Now I’m ready. I am not defined by this chair or my walker or by my ever-so-white hair. I am defined by these descriptors: I am a mother, grandmother, sister, step-daughter, good friend and listener, two-time breast cancer survivor, wife, lover of bad jokes and lots of color, and more. I know I have a disability but it has not ruined my life, nor will I let it do so.
I have lived in a lovely community, Dalevue, for 30 years. I’ve never heard a disparaging remark from anyone until this time; in fact, my neighbors have been unflagging in their support for me during some tough periods. So I’m hard pressed to figure out where these boys came to their thoughts. My hope is not from church or school. So I must go to conversations at the kitchen table, and if that is true it is sad.
I have a suggestion for their parents, who were with the young men but with their own ear buds and concentrating on their cellphones. Why not pay some attention to your offspring, if even just for a short amount of time? I would say this to your faces if I saw you again.
Appreciative to firefighters after false alarm
My wife and I went to sleep on Sunday night fulling intending to sleep in. At 5:11 a.m. we are startled awake by yelling and lights in the hallway. I instinctively reach for the quick access gun safe on my nightstand, until I realize that they are not intruders but are in fact firefighters.

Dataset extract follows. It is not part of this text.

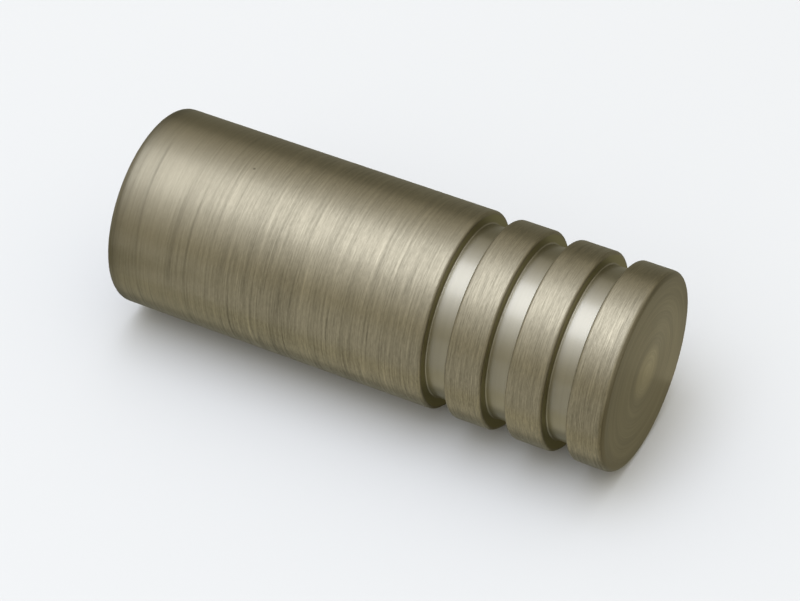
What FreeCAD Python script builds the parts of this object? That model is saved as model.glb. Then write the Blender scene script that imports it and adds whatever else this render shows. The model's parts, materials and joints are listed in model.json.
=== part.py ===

The firefighters explained the smoke alarm from the basement triggered an alarm. We checked all the alarm sensors. There was no fire. There were no dangerous gasses. Everything was OK. A false alarm, thankfully.
Once the crowd was gone, we checked the second-floor bathroom window the firefighters used to gain access. The undamaged screen had been carefully placed next to the unbroken window. A broken window, broken lock, or broken door would have been expected, but these volunteer professionals took a ladder to the back of our house to an open window and did not even damage a screen.
To the firefighters and police who responded this was probably just another annoying false alarm. To my wife and me, Monday was a stressful but enlightening experience. Fortunately, it was just a faulty smoke detector, but it could have been a disaster. These first responders were on our front porch in less time than it takes me to be capable of forming coherent sentences in the morning.
We learned something important that morning. That is, the all-volunteer firefighters of Bellefonte are quick, thorough, professional, and refreshingly courteous.
Short-term rentals should be inspected
As someone who has rented private homes in State College so I could attend football and basketball games, I was dismayed to learn that these homes do not receive regular safety inspections.
How can the borough allow people to rent their properties over and over for short terms, like weekends, and not make sure those properties are safe?
I’d like to know their reasoning on this.